Author of Playing America's Game: Baseball, Latinos, and the Color Line (University of California Press, 2007) Adrian Burgos Jr., had commented on his book's page on Facebook asked whether or not Guillen's comments were a case of Ozzie being Ozzie or is he hitting on a systemic flaw in MLB practices? Here is how I responded:

I found similarities in what Ozzie said to how foreign players are treated in Japan compared to the Japanese players. The gaijin get interpreters and most times the players are paid more than the Japanese players in the league. You Gotta Have Wa (Vintage Departures 2nd Edition, 2009) by Robert Whiting highlights many examples of this occurrance.

I'm really not sure which way to take his argument. If there were as many Asian players as there were Latino players I'd be more open to agreeing with him. I guess teams save money by utilizing those bilingual Latino players as interpreters rather than hiring personel that will only translate. If the Latino players were offered that luxury when they first entered the league as the Asian players have then I would see no point of Ozzie's complaints. But we know how hard those first Latinos, especially the dark skinned ones had it trying to acclimate to a society that treated them badly on numerous fronts. The question is this: If there is a problem, what can be done to solve it without alienating a group of players.

The other dimension to this that many of the Asian players are professionals that played in established leagues before coming over to the majors and are paid more money than the Latino prospects. A worldwide draft would help to level the playing and paying field. Whether that happens or not remains to be seen.

On ESPN's Outside the Lines, the subject that Guillen brings up and the comments I made was covered in detail by group discussion. Among those involved were Sankei Sports MLB writer Masa Niwa, former MLB and NPB (Nippon Professional Baseball League) manager Bobby Valentine, former MLB and NPB player Eduardo Perez and Senior ESPN writer Jorge Arangure Jr. Click here to see the footage of the discussion. ESPN baseball analyst Tim Kurkjian also gives his perspective on Guillen's comments. Click here to see Kurjian's comments.

Guillen has now tried to backtrack somewhat on what he said by saying that his comments were taken out of context. I think the situation with his comments is similar to Torii Hunter's comments earlier this year about Latino Players compared to African American players. Without re-hashing what was said by Hunter, I believe that his comments weren't too far off the mark but it was how he said them. Same thing with Guillen.

Ozzie Guillen also went into the subject of performance enhancing drugs (PED's) in Baseball and how it related directly to Latino players. Here I believe he was more on the mark with his comments as how it described why players took these drugs in their home countries:

"It's somebody behind the scene making money out of those kids and telling them to take something they're not supposed to," Guillen said. "If you tell me, you take this ... you're going to be Vladimir Guerrero, you're going to be Miguel Cabrera, you're going to be this guy ... I'll do it. Because I have seven brothers that sleep in the same room. I have to take care of my mother, my dad. ... Out of this I'm going to make money to make them better."

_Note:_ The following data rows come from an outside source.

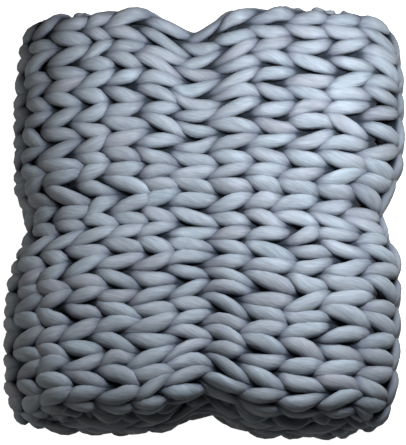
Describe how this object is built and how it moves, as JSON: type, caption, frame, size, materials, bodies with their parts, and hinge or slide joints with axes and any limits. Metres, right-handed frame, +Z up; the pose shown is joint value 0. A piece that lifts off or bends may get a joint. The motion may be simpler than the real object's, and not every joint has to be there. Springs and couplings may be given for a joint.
{
  "type": "chunky knit blanket",
  "caption": "Thick hand-knitted throw blanket, folded in thirds both ways into a soft rounded pack that lies flat.",
  "frame": {"origin": "middle of the folded pack's flat underside, on the surface it lies on", "axes": "+Z up; +Y away from the viewer, across the first fold's turns; +X to the right, across the second fold's round bends"},
  "size_m": [0.4513, 0.4867, 0.2218],
  "materials": {
    "yarn": "thick matte roving yarn, slate blue-grey"
  },
  "bodies": {
    "root": {"knit_blanket": "yarn"}
  },
  "joints": []
}
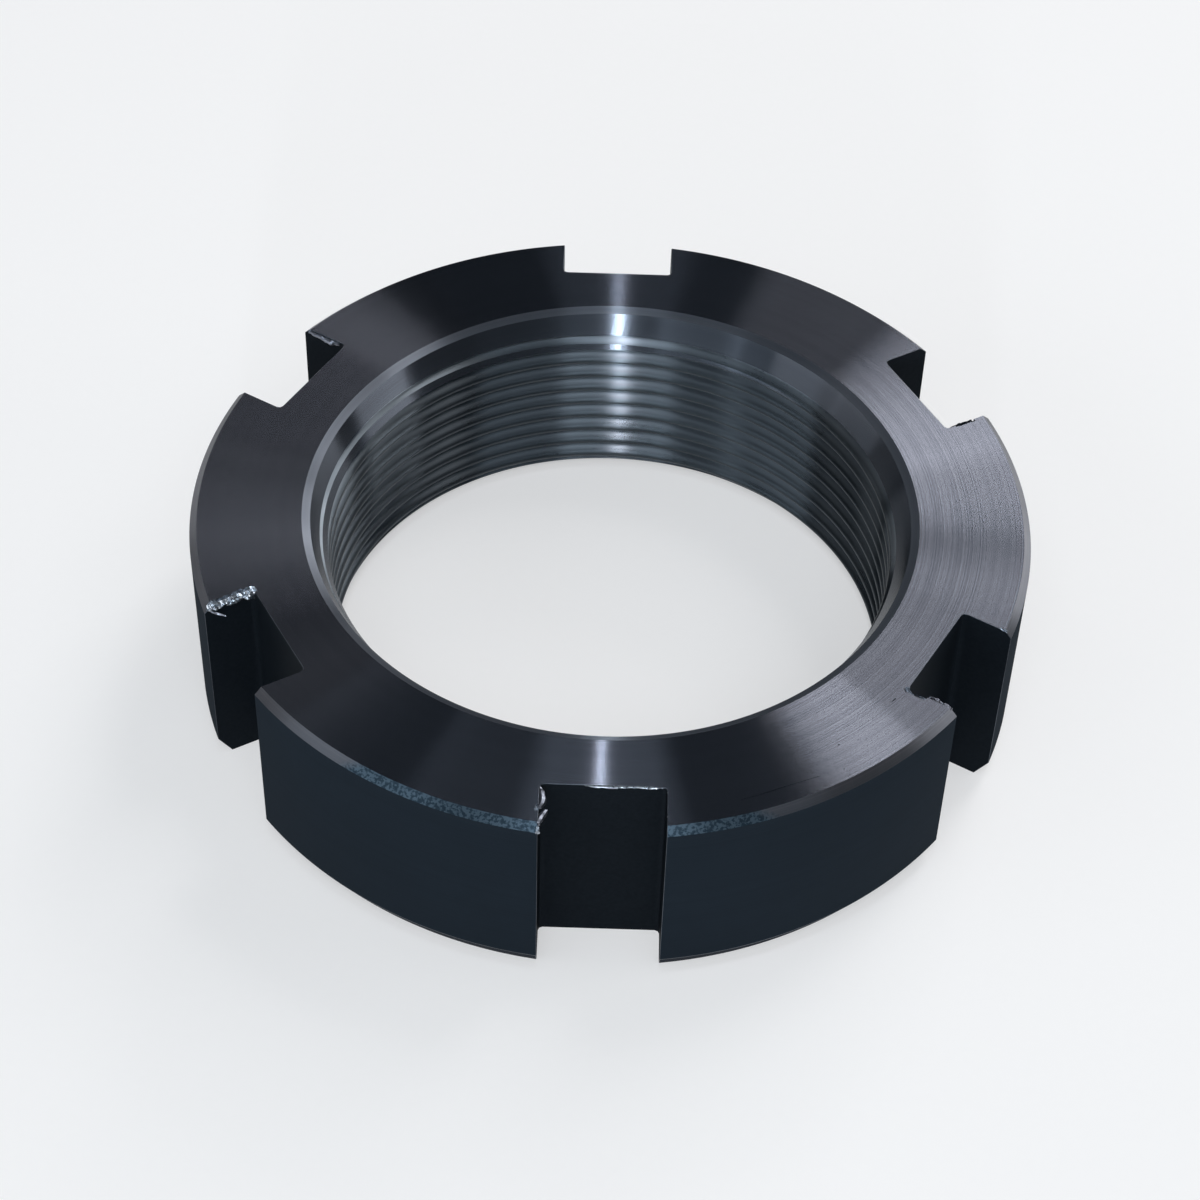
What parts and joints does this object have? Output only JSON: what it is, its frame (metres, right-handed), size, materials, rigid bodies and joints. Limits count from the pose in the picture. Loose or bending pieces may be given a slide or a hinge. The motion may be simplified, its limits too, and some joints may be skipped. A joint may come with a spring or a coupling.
{
  "type": "axle nut",
  "caption": "Round slotted axle nut: a thick steel ring with a fine threaded bore and square spanner slots milled through its rim.",
  "frame": {"origin": "centre of the lower face, on the bore's axis", "axes": "+Z is the bore's axis, from the face that seats towards the face with the wide lead-in; the first spanner slot opens towards -Y"},
  "size_m": [0.086, 0.0852, 0.022],
  "materials": {
    "machined_steel": "turned and milled dark steel, fine concentric tool marks, lightly oiled"
  },
  "bodies": {
    "root": {"axle_nut": "machined_steel"}
  },
  "joints": []
}
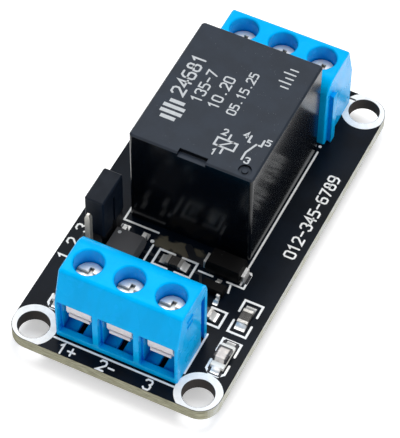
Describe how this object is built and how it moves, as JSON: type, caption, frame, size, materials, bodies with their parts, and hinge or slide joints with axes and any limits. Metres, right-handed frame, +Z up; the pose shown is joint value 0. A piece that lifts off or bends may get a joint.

I think he hits the nail directly on the head here. There is no excuse for the taking of the drugs but the reason is a valid one. Where Guillen screws up is by saying that he is the only one who is trying to educate the Latino players on the dangers of using PED's. For that he got firmly rebuked by MLB. Guillen is someone who will always be outspoken and shooting from the hip with his comments. Most times he is on the mark with his sentiment just not with the choice of words. Should he change? I don't think so. Simply put he is who he is.